The second idea that attracted widespread enthusiasm was the establishment of a film studio in Lagos that rented equipment and provided space for production. I mentioned this to friends who pointed out that a large studio had been built and never used in Cross Rivers State – I don’t know that story, but I got the strong sense that at least some of the producers in Lagos would be willing to try to patronize a studio they’d been involved with helping to design and build.
As with most discussions, the good stuff came up when I and my colleagues shut up and listened. Zik Zulu Okafor led a fascinating panel of stars, directors, producers and lawyers, who went a long way towards educating us towards what has worked and what hasn’t thus far.
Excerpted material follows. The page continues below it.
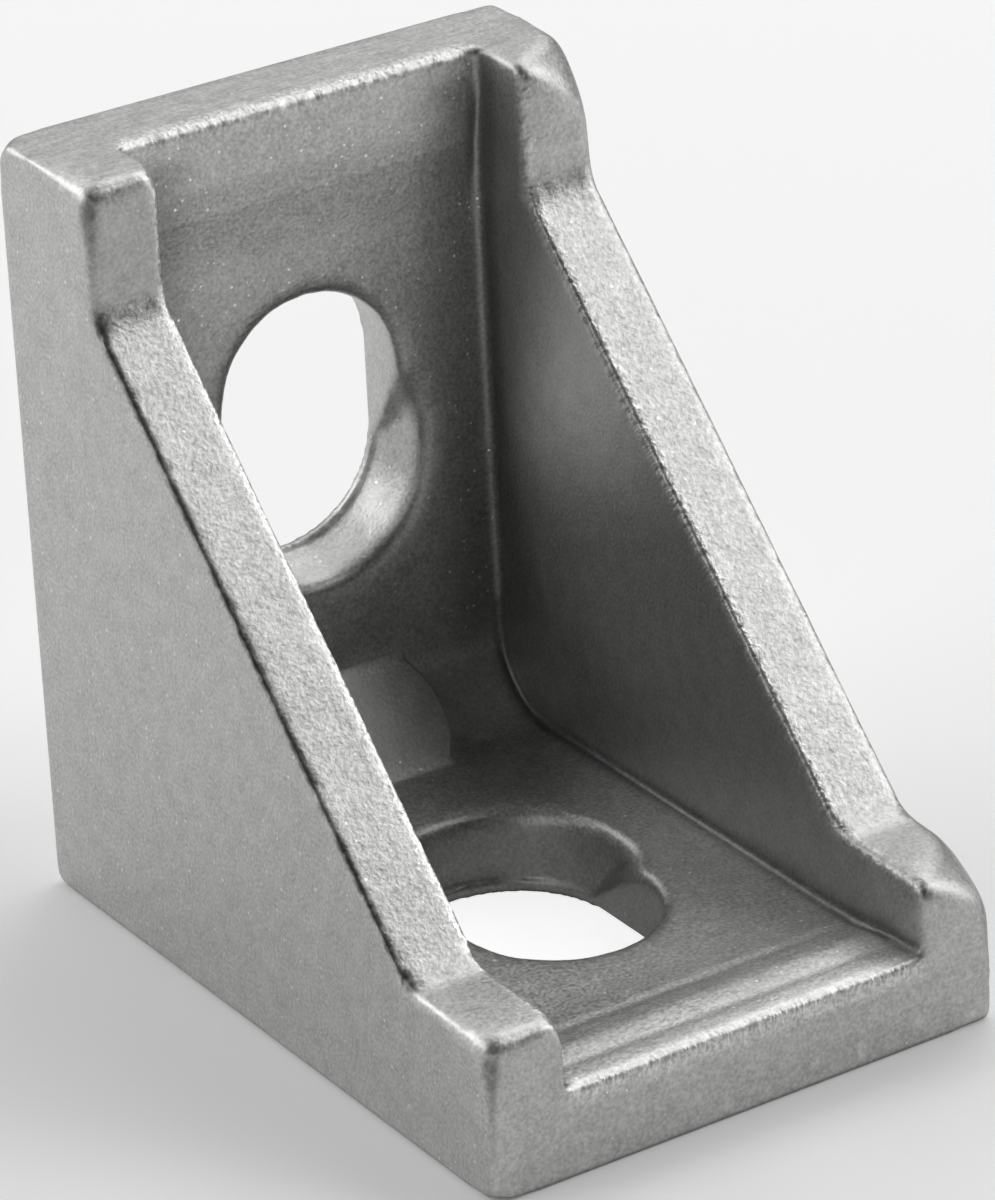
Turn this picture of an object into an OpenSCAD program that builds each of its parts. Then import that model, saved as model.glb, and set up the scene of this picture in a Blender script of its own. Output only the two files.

I came away with a strong sense for the understandable pride Nigerian filmmakers have for the industry they’ve built. Producer Ralph Nwadike told us a wonderful story about traveling to South Africa in 2000 to give a pitch for his film. The filmmakers who preceded him all asked for two to five million US dollars – Nwadike’s films were being made for less than $10,000 each. When he finally got up to pitch, he chose the highest pricetag he could imagine himself saying with a straight face – a million US dollars. None of the South Africans had a sense for how inexpensively made these films were – they simply knew they were watched and loved across the continent.
There’s one unambiguous blessing to the digitization of Nigerian cinema, Tunde Kelani tells us – at least we’ll have a record. The history of Nigerian film in an analog era has disappeared as those videocassettes wore out.
There are no easy solutions to the future of Nigerian cinema and no guarantees that new ideas – building cinema houses, selling extremely cheap copies, distributing via mobile phone networks or bluetooth – will move the industry forwards. But as Kelani concluded his remarks: “Either you make films or you make excuses – Nollywood decided to make films.”